The Clippers went on a 41-14 run that spanned a sizable chunk of the third and fourth quarters. 22-5 to end the third. 19-9 over half of the fourth. They made 16 of 18 field goals over one stretch. They did most of that without Chris Paul.
Then they settled into the lead. They withstood body shots from fourth-quarter maven Isaiah Thomas. They countered with haymakers like a Jamal Crawford 4-point play and a Blake Griffin fastbreak slam. They also turned it over and let the lead stay tantalizingly close to Boston.
Then they won.
Got all that?
The easy kudos go to Jamal, who produced his second vintage performance in a row. Two days after sinking the Bulls, the almost-37-year-old dropped 19 on the Celtics on the strength of a 4-for-5 performance from deep. He passed too, handing out 5 assists — tied with Ray Felton for the team-high -- and navigating a Clipper offense that could do little wrong for what seemed like half an hour.

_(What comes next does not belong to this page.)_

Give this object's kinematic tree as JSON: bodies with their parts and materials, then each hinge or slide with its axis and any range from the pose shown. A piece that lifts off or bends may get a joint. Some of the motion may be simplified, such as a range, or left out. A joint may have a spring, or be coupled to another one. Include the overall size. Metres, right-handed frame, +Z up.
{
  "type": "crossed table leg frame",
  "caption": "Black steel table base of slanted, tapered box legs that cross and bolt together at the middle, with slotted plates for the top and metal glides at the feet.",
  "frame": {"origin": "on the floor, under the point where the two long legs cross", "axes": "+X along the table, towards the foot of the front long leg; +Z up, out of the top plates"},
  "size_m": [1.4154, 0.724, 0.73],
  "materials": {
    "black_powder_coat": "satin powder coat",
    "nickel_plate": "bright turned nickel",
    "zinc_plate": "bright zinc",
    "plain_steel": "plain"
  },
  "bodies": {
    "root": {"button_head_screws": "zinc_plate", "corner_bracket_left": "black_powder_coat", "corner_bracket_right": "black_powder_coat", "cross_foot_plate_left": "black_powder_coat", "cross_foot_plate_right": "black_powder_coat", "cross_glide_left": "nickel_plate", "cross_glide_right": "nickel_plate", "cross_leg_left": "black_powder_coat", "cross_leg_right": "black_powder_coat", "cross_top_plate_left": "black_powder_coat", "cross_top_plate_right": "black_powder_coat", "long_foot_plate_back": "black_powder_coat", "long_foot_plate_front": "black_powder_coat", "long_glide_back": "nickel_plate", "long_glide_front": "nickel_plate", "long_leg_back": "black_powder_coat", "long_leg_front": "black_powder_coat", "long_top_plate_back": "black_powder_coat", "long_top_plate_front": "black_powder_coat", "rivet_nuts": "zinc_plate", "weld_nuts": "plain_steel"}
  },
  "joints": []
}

Ray also excelled, giving the team a desperately needed dose of rim-attacking aggression, even after taking a hard fall and scary knock on his head. His 9-point, 5-assist line doesn’t leap from the box score, but he added 2 steals, 2 blocks (!), and recorded a +17 in just 20 minutes, which should be narrative enough for the Clippers’ big run. He, Jamal (+15), and Austin Rivers (team high +20) paced the Clippers in a second-half surge that allowed Chris Paul to sit for all but two minutes of the final quarter.
Chris Paul and Blake Griffin both submitted subtle star performances, their excellence demonstrated less by showy highlights and more through sheer determination. Like the team as a whole, the Clippers’ top duo struggled to find oxygen against a stifling Celtic defense that played to the physical edge of the referees’ broad limits.

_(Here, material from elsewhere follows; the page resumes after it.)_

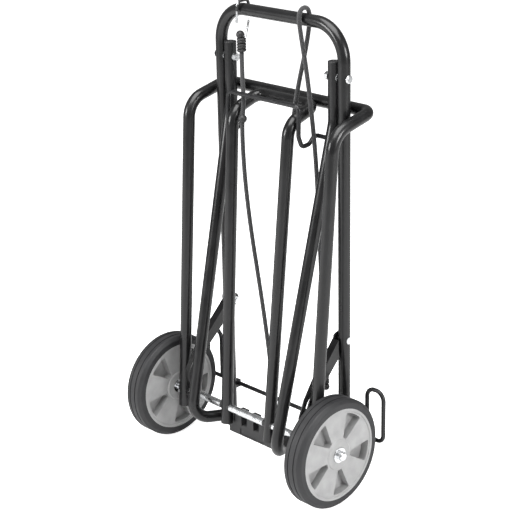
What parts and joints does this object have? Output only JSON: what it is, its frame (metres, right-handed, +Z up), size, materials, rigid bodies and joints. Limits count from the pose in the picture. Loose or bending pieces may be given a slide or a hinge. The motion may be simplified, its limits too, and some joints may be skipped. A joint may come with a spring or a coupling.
{
  "type": "folding platform cart",
  "caption": "Folding platform cart: bent steel tube frame on an axle with spoked wheels and nested platform frames that swing down behind to carry a load.",
  "frame": {"origin": "centre of the cart's footprint on the floor, cords left out", "axes": "+Z up, +X along the axle to the cart's right, +Y to its rear, where the platforms swing down"},
  "size_m": [0.4868, 0.245, 0.8496],
  "materials": {
    "painted_tube": "satin black stoved enamel on steel tube",
    "zinc_plate": "bright zinc plating",
    "steel_rod": "bright drawn steel",
    "coated_wire": "black coated steel wire",
    "black_plastic": "moulded black polypropylene",
    "nylon": "black nylon bush",
    "tyre_rubber": "dark grey solid rubber",
    "rim_plastic": "mid grey moulded polypropylene",
    "stretch_cord": "black braided stretch cord"
  },
  "bodies": {
    "frame": {"handle_tube": "painted_tube", "handle_feet": "black_plastic", "stay_tube": "painted_tube", "post_caps": "black_plastic", "post_spacers": "zinc_plate", "post_bolts": "zinc_plate", "post_nuts": "zinc_plate", "brace_left": "painted_tube", "brace_right": "painted_tube", "brace_bolts": "zinc_plate", "brace_nuts": "zinc_plate", "axle": "steel_rod", "centre_sleeve": "zinc_plate", "side_sleeve_left": "zinc_plate", "side_sleeve_right": "zinc_plate", "hub_sleeve_left": "zinc_plate", "hub_sleeve_right": "zinc_plate", "hub_washer_left": "zinc_plate", "hub_washer_right": "zinc_plate", "axle_cap_left": "zinc_plate", "axle_cap_right": "zinc_plate", "step_block": "black_plastic", "block_screws": "zinc_plate", "rest_bar": "coated_wire", "rest_clips": "black_plastic", "long_cord": "stretch_cord", "long_cord_anchor": "zinc_plate", "long_cord_bead": "black_plastic", "long_cord_crimp": "black_plastic", "long_cord_hook": "coated_wire", "long_cord_ball": "black_plastic", "short_cord": "stretch_cord", "short_cord_crimps": "black_plastic", "short_cord_balls": "black_plastic"},
    "wheel_left": {"tyre_left": "tyre_rubber", "rim_left": "rim_plastic", "bearings_left": "steel_rod"},
    "wheel_right": {"tyre_right": "tyre_rubber", "rim_right": "rim_plastic", "bearings_right": "steel_rod"},
    "outer_platform": {"outer_frame": "painted_tube", "outer_plugs": "black_plastic", "outer_bushes": "nylon"},
    "inner_platform": {"inner_frame": "painted_tube", "inner_plugs": "black_plastic", "inner_bushes": "nylon"},
    "latch": {"latch_wire": "coated_wire"}
  },
  "joints": [
    {"name": "wheel_left_spin", "type": "hinge", "parent": "frame", "child": "wheel_left", "pos_m": [-0.2114, -0.0225, 0.1], "axis": [1, 0, 0], "continuous": true},
    {"name": "wheel_right_spin", "type": "hinge", "parent": "frame", "child": "wheel_right", "pos_m": [0.2114, -0.0225, 0.1], "axis": [1, 0, 0], "continuous": true},
    {"name": "outer_fold", "type": "hinge", "parent": "frame", "child": "outer_platform", "pos_m": [0, -0.0225, 0.1], "axis": [-1, 0, 0], "range_deg": [0, 85.2]},
    {"name": "inner_fold", "type": "hinge", "parent": "frame", "child": "inner_platform", "pos_m": [0, -0.0225, 0.1], "axis": [-1, 0, 0], "range_deg": [0, 85.2]},
    {"name": "latch_swing", "type": "hinge", "parent": "frame", "child": "latch", "pos_m": [0, 0.0695, 0.63], "axis": [1, 0, 0], "range_deg": [0, 70]}
  ],
  "couplings": [
    {"joint": "inner_fold", "follows": "outer_fold", "ratio": 1}
  ]
}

Blake scored a team-high 26, 9 from the free throw line, adding 8 boards and 3 assists. CP turned it over (5) more than he assisted (4), but scored 23 and snatched 3 steals.
DeAndre Jordan finished with 15 and 12, but missed 13 of his 16 free throw attempts. He was pulled halfway through the third quarter as Doc Rivers searched for some open space, but DeAndre’s defense backstopping the bench group was key in extending the lead in the fourth.
Give the Celtics credit for their inspired first-half play. They had a large hand in the Clippers’ first-half malaise and made things difficult for much of the night, including the waning minutes when the game should otherwise have been over. Their ball movement resulted in a bevy of open shots, open shots they largely missed, but open shots regardless.
Had Boston converted more than 6 of its 24 first-half threes, the Clippers would have faced a more daunting second-half climb. The Celtics shot just 41% overall. Jae Crowder bricked 6 of his 7 treys. Barring the rampaging Marcus Smart, the Boston bench ground the offense to a halt when Isaiah Thomas left the floor.
Smart was unsurprisingly off-the-mark from deep, but matched his more heralded teammate Isaiah with 12 first-half points. Smart finished with 21, second only to Isaiah’s 32. Isaiah Thomas lived up to his All-Star billing, darting his way inside and out, converting better than half of his field goals. Avery Bradley, who sat out Boston’s loss in Phoenix last night, was the only other Celtic to manage double-digits, scoring 14.
As a unit, the Clippers attempted 47 free throws, 25 of which came in the second half as the officiating tightened up some. But it didn’t tighten up much. This was a brutal game, particularly in the first half, full of post-ups and isolations and looking very much like a throwback to slower-paced days. Time will tell whether the Clippers’ ability to win such a game will bode well for their postseason chances.
Notables:
- JJ Redick was FRUSTRATED with the physicality. He made a single field goal for 3 points.
- Austin Rivers played 32 minutes, good for second on the team, his role firmly entrenched.
- The Clippers scored 41 in the fourth quarter after managing just 43 in the first and second quarters combined.